La situation d’urgence a cessé officiellement fin février. Les conditions requises pour l’accord du regroupement familial par l’Office français de l’immigration et de l’intégration (OFII) sont restées les mêmes. Les procédures ont été accélérées dans quelques très rares cas : ainsi quelques visites d’appartement obtenues en 3 mois au lieu d’un an habituellement. Des enfants ou autres membres de la famille sont bien arrivés mais il s’agissait la plupart du temps de demandes acceptées avant le séisme et bloquées par refus de visa. Quelques autres demandes ont été acceptées mais très peu sur les 8.000 reçues par la cellule de crise, selon le ministère.

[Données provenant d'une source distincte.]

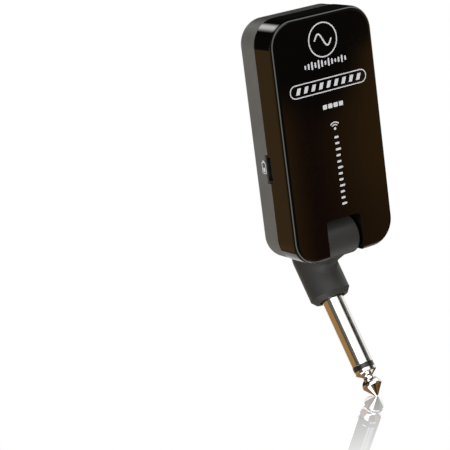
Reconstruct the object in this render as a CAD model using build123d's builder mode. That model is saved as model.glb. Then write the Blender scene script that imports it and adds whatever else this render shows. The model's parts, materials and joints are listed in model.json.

On lira plus loin dans un témoignage qu’un préfet a refusé dans un premier temps une demande par manque de 6 m2 ; s’il est revenu sur son refus pour ce cas très médiatisé et qui a fait l’objet d’un recours gagné combien de réponses de ce genre ont-elles été faites sans que personne ne le sache ?
Enfin l’autre obstacle est le visa. En Guyane sur les 800 demandes de regroupement familial enregistrées 400 ont été acceptées par l’OFII qui a bien mis en œuvre des allègements de critères pour les ressources et les mètres carrés requis mais moins de 20 personnes sont réellement arrivées par refus de visa de l’ambassade de France en Haïti. La question des visas est, elle aussi au centre de la détresse des familles sommées par l’ambassade de fournir des documents d’identité qu’ils sont dans l’incapacité de trouver. C’était déjà difficile avant étant donné la situation de l’état civil haïtien mais c’est devenu quasi impossible de faire refaire les documents disparus. Le gouvernement français s’obstine plus que jamais, soupçonne toute pièce d’identité a priori, exige des documents remontant à la naissance même pour des personnes âgées. C’est le seul État qui demande des documents d’enregistrement des actes de naissance aux archives nationales datant d’après février 2008. Ni les États-Unis, ni le Canada, ni le Vénézuela, ni les pays d’Afrique, pour citer ceux qui ont accueilli des exilés Haïtiens, ne les réclament.
Question 3 : Dans quelle situation sont aujourd’hui les Haïtiens de France ?
Les promesses non tenues ont renforcé leur détresse. Mais nous ne pouvons nous contenter de nous lamenter. MOM (www.migrantsoutremer.org) aide des familles en les incitant à faire des recours en référé urgence dès qu’ils ont leur refus de regroupement ou de visa mais aussi en les aidant à établir soigneusement leurs demandes et en les invitant à faire attention aux refus implicites (6 mois sans réponse est un refus pour le regroupement familial). Malheureusement il y a trop peu de permanences juridiques pour leur venir en aide. Une autre façon de les aider est de dénoncer tous les obstacles comme MOM l’a fait dans un courrier récent aux autorités haïtiennes et françaises.
Question 4 : « La réaction de la France doit être à la hauteur de sa tradition républicaine d’accueil, de solidarité et d’humanité et des liens historiques et culturels qu’elle entretient avec le peuple haïtien » déclarait Éric Besson. Cela correspond-il véritablement à la politique d’immigration menée par le gouvernement français ?
La réponse est non bien entendu. Comment pourrait-il en être autrement au moment où le gouvernement durcit encore sa politique anti-étranger permettant entre autre de priver 5 jours de suite de liberté une personne sans garantir la légalité de cette privation de liberté, uniquement parce que cette personne est étrangère ? Cette mesure en vigueur à Mayotte depuis des années permet l’expulsion en moins de 5 jours sans aucun contrôle. Il n’y a aucune place pour un dispositif humanitaire dans cette politique xénophobe.